Future Total Returns

The company is expecting revenue growth of between $45 and $60 billion over the next three years; revenue growth of between 3% and 4% a year.

In addition, Wal-Mart plans to repurchase $20 billion in shares over the next 2 years.  This is about 10% of the company’s market cap at current price.  Share repurchases should normalize at around 2% to 3% of shares outstanding a year over the long run.

Additionally, Wal-Mart currently has a 3.3% dividend yield.  The company’s revenue growth, share repurchases, and dividend combine to give investors expected total returns of about 8% to 10% a year over the long run.
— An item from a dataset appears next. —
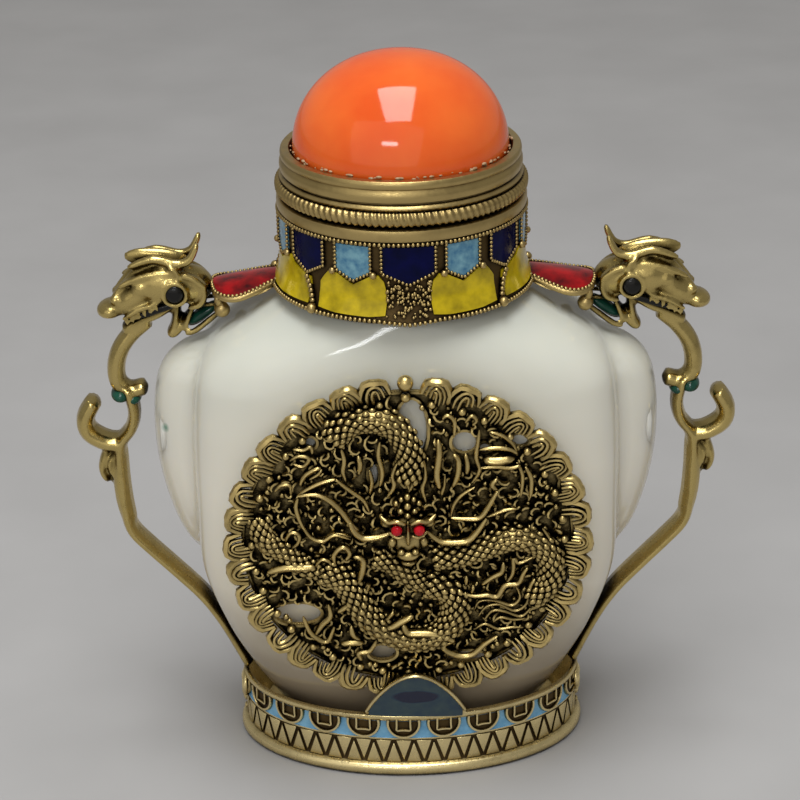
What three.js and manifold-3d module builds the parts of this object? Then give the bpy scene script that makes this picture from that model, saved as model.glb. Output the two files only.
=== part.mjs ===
// A snuff bottle of white glass in a gilt brass mount, in millimetres, +Z up.
// The origin is the centre of the base's flat underside, and the front faces -Y.
import * as THREE from "three";
import { mergeVertices } from "three/addons/utils/BufferGeometryUtils.js";
import Module from "manifold-3d";

const wasm = await Module();
wasm.setup();

// Clearances
const seatGap = 0.3; // between pieces that touch, such as the bottle on its base
const plugGap = 0.4; // round the stopper's plug, in the collar and the bottle's bore
const easing = 0.4; // rounding of the castings' edges

// Base: a shallow oval tray with a rolled foot
const baseLength = 42.8;
const baseDepth = 28.4;
const baseHeight = 8.3;
const footRoll = 1.6; // height of the rolled foot
const wallInset = 0.9; // from the foot's edge to the wall
const rimInset = 0.5; // from the foot's edge to the rim
const rimWidth = 0.7;
const rimHeight = 0.5; // of the rim's outer face
const bandRise = 4.9; // height of the ridge between the two ornament bands
const bandRidge = 0.25; // how far that ridge stands out
const trayFloor = 3.4; // thickness of the floor that the bottle stands on
const trayWall = 3.6; // from the foot's edge to the tray's side at its floor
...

The company’s margins are expected to fall this year and next year.  After that, margins should improve as digital sales reach better economies of scale.  This could well add to long-term expected total returns.

Wal-Mart is also deeply undervalued at current prices.  The company is trading for a price-to-earnings ratio of just 12.6 at current prices.  Investors who initiate or add to a position now will likely see additional gains as the company’s valuation multiple rises over the next several years.

Final Thoughts

Wal-Mart is transitioning to grow its business.  Investors who have been following the stock know this.  The large recent sell off presents an excellent opportunity for long-term investors to initiate or add to a position in Wal-Mart – the largest and most dominant retailer in the world.

Wal-Mart has historically been very recession resistant.  The company’s enormous size gives it a durable scale based competitive advantage.  Additionally, the company is shareholder friendly.  The stock also has low volatility (excluding the recent steep decline).  Finally, Wal-Mart has solid long-term total return expectations.  The company is a buy and ranks highly using The 8 Rules of Dividend Investing.

All businesses go through trouble at some point or another.  Wal-Mart’s announcement of lower earnings next fiscal year does not in any way mean the business is failing.  Over the long run, Wal-Mart will likely generate solid risk-adjusted returns.  The recent price decline makes now an even better time to go long Wal-Mart.